If you are interested in mastering, you must take a look at the book of the master himself: Bob Katz. The book is not only addressed at professionals, it is accessible to students and amateurs who want to learn a bit more about this essential stage called mastering. The author covers the basics, as well as different techniques, dithering, jitter, clocks, calibration, acoustics, and even multichannel mastering. Everything is spiced with practical advice and anecdotes. A very good complement if you already have some books on mixing! Around $26.

Curtis Roads — The Computer Music Tutorial

Even if a bit more expensive than the rest (around $38), this book is an inescapable reference when it comes to digital audio. The book takes on synthesis and signal processing, both in theory and practice. Along its different chapters we can find information on topics such as mixing, filters, spatialization, MIDI, and sampling, as well as different synthesis techniques (granular, additive, etc.). A must-have.

Bobby Owsinski — Mixing engineer’s Handbooks

Bobby Owsinski — Mixing engineer's Handbooks

We owe Bobby Owsinski a whole series of “Handbooks” dedicated to mixing, mastering and sound recording in general, but also focused on specific instruments like drums and guitar. The books are a bit old, but there are new editions with updates regarding current issues (compression, streaming…). The books are quite comprehensive and their price is reasonable enough (around $22).

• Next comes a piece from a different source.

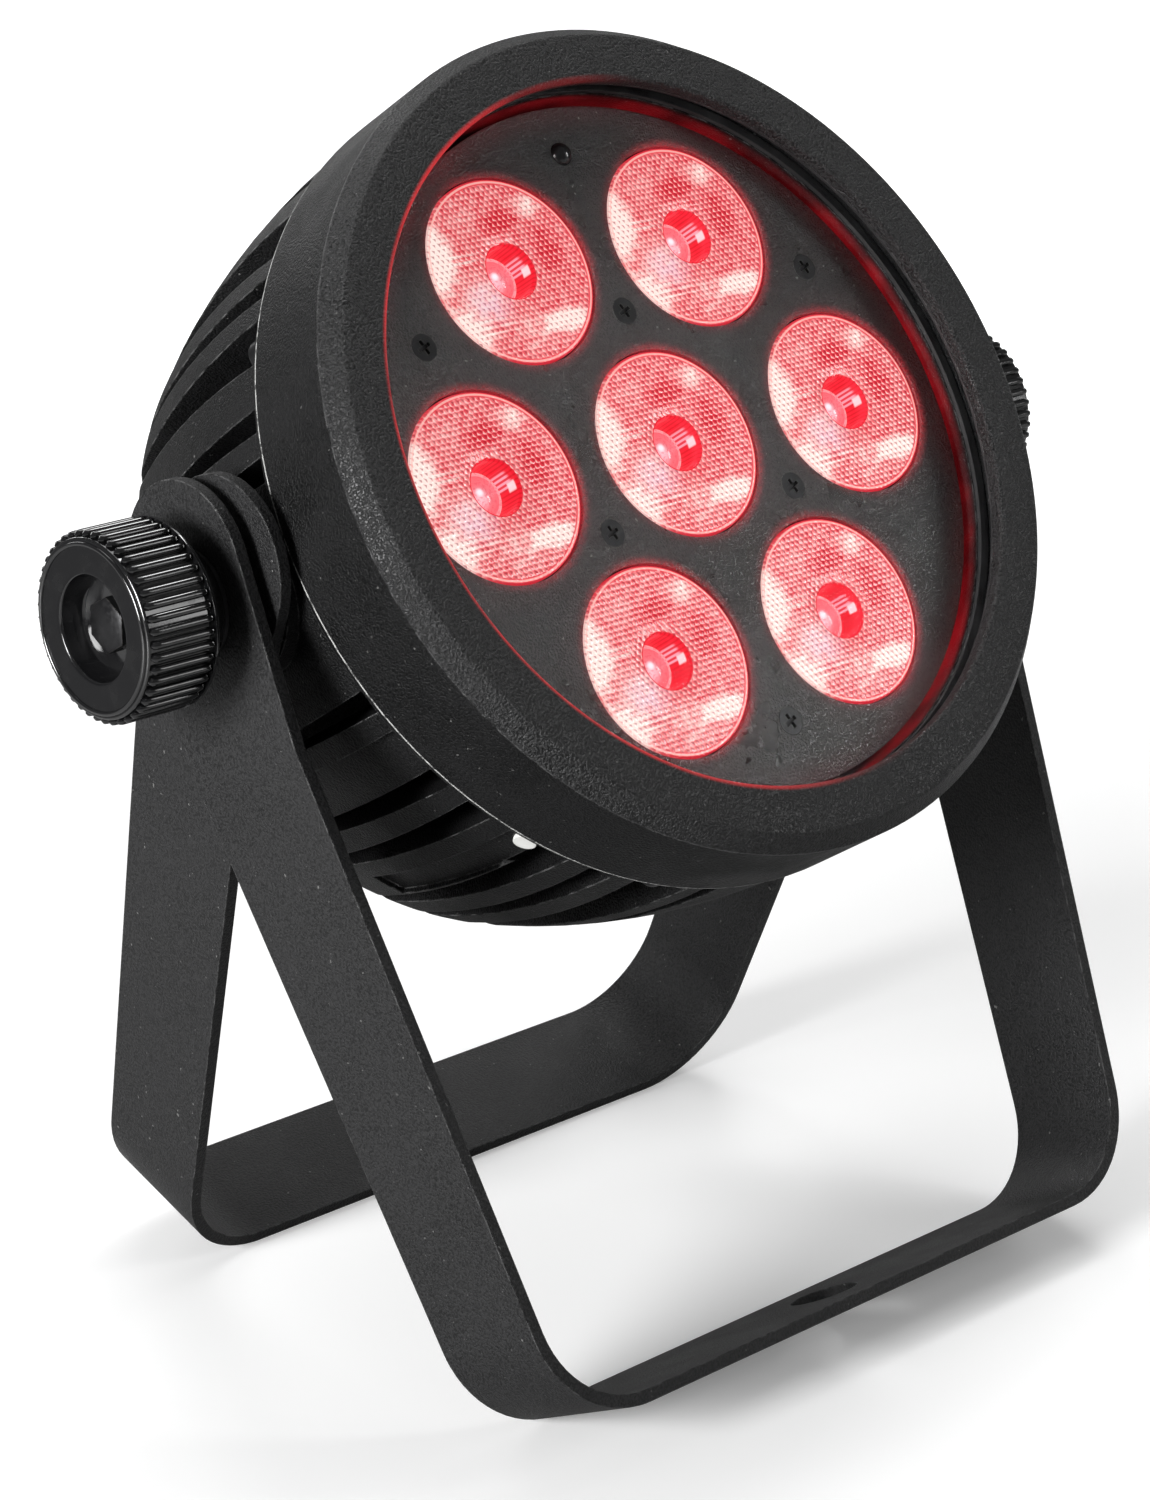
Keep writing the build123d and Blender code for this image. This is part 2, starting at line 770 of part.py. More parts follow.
def make_menu_button(place):
    """Round cap held behind the panel by its flange, with a stem to its switch."""
    x, y = place
    flange_low = panel_inner + face_gap
    button = disc(button_radius, panel_outer - button_rise, flange_low + 0.5, x, y)
    button += disc(button_radius + 1, flange_low, flange_low + button_flange, x, y)
    stem_end = flange_low + button_flange + button_stem
    return button + disc(button_stem_radius, flange_low + 0.5, stem_end, x, y)


def socket_shell():
    """Round socket through the panel: flange outside, body inside, open bore."""
    shell = disc(socket_flange, socket_face, panel_outer)
    shell += disc(socket_body, panel_outer - 1, socket_face + socket_length)
    return shell - disc(socket_bore, socket_face, socket_floor)


def pins(radius, low, high):
    """Three contact pins, or their holes."""
    return discs(radius, low, high, [around(pin_circle, 90 + 120 * index) for index in range(3)])


def make_signal_inlet(place):
    """Open shell with three holes in its floor for the pins."""
    holes = pins(pin_radius + static_fit, socket_floor, socket_floor + pin_seat)
    return Pos(*place, 0) * (socket_shell() - holes)


def make_signal_pins(place):
    tip = socket_floor - pin_length
    return [Pos(*place, 0) * pin for pin in pins(pin_radius, tip, socket_floor + pin_seat)]


def make_socket(place):
    """Open shell for a core."""
    return Pos(*place, 0) * socket_shell()


def make_signal_core(place):
    """Core with three contact holes, on the shell's floor."""
    core = disc(signal_core, socket_floor - core_length, socket_floor)
    return Pos(*place, 0) * (core - pins(pin_radius, socket_floor - core_length, socket_floor - 1))


def make_power_cores(places):
    """Keyed cores with two slots for the blades of a locking plug, on the shells' floors."""
    front = socket_floor - core_length
    core = disc(power_core, front, socket_floor)
    core -= block(2 * power_core, 1.6, front, socket_floor - 2)
    core -= block(1.6, power_core, front, socket_floor - 2, 0, power_core / 2)
    return [Pos(*place, 0) * Rot(0, 0, 180 * index) * core for index, place in enumerate(places)]


def make_socket_nuts():
    low = panel_inner
    nut = ring(socket_nut, socket_body + static_fit, low, low + socket_nut_thickness)
    return [Pos(x, y, 0) * nut for x, y in socket_places()]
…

Mixerman — Zen and the Art of Mixing

The author of the hilarious “Daily adventures of Mixerman” decided to approach mixing in a very original way, compared to other more technical works on the subject. Which is the reason why we don’t recommend the book to absolute beginners, but rather to those of you who want to extend your knowledge or have a different view on mixing. Mixerman takes on different topics, explains all the different workflow stages in detail and gives tips based on his experience. Very affordable ($14).

Michael Stavrou — Mixing with your mind

Michael Stavrou — Mixing with your mind

Mike Stavrou is not only an engineer with lots of experience (Siouxie, McCartney, T-Rex, Pretenders, etc.), he is also an educator without parallel. He is also one who likes to think outside the box when talking about studio monitors, how to set a compressor or how to capture sound. In fact, his book “Mixing with your mind, ” which is only available for purchase on his website, is a perfect counterpoint to more academic works. If you want to do some soul searching or approach issues arising in a sound studio from a different angle, take up this book. You will find no other like it ─ it could have been written by Lao Tzu if he had been interested in audio. Available for around $76.

Glen Ballou – Handbook for Sound Engineers

This book aims to be all-encompassing (1550 pages!) and covers all classic topics regarding sound, whether in a studio, live, or for cinema and theater productions. It is addressed mainly to experienced readers who have some foundations on electronics, considering that it can be very scientific. Around $69.

Tim Crich — Recording Tips for Engineers

This manual addresses all the questions that a beginner might have when recording a band, but it doesn’t limit its scope to that. The author, who has worked with the likes of David Bowie and U2, also shares his experience regarding mixing and mastering, including his approach to EQing and compression. The book is written in a very concise way and allows the reader to find easily what he is looking for. Less than $28.